I used a BOE for a toll matter in QLD. Again needed to hold ground but the matter went away with only 1 follow up letter.
Currently using PN for two traffic matters in Vic and am about to use one to settle a Court related obligation, again in Vic.
Now that I understand PNs much better it will be my ‘go-to’ approach for dealing with matters.
Every approach will require ‘holding ground’.
-
Thanks for the update. Your path of least resistance is to following through with the ‘usual’ paperwork and claim losses. Once that is done possibly follow up with a ‘corrected tax return’ for previous years.
If you’re determined you want to take a different approach, PN for instance, then I’m happy to talk with you about how you might do that.
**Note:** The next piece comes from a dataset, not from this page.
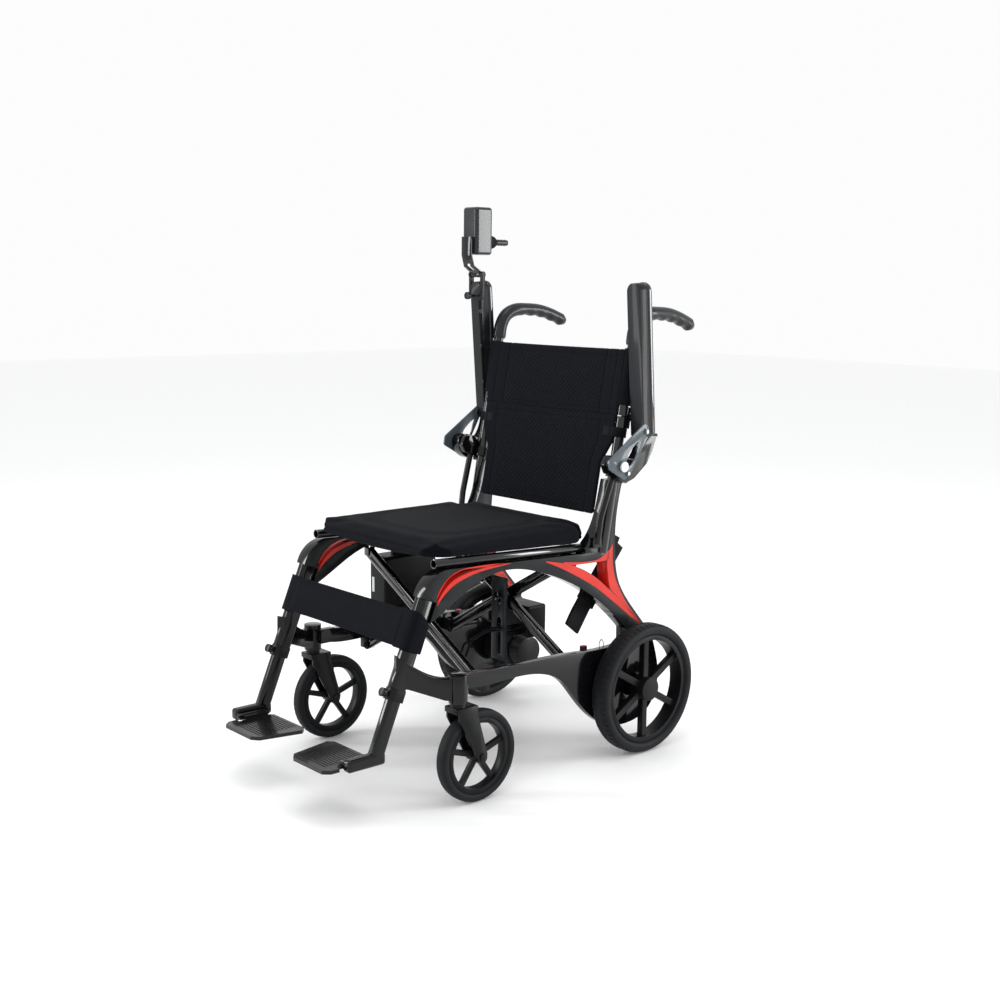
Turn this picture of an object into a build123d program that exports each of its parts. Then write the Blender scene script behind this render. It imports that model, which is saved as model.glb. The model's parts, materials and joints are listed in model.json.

I have spent a fair bit of time trying to understand PNs and have started using them.
By submitting a tax return you self declare a liability and having entered a payment plan you have further acknowledged and accepted the liability. This would need to be rebutted.
-
Hello cherax. Where are you at with this? There may be a few approaches that could be taken. Certainly you could use a PN and learn to hold your position. Another approach is to go back to the beginning and correct the ‘errors’ that lead to the alleged liability. Did you ‘self declare’ an alleged income? Did your accountant press you in to it? Or was it the result of assertive ATO action? There may be grounds simply to submit a corrected tax return and deal with the issue that way.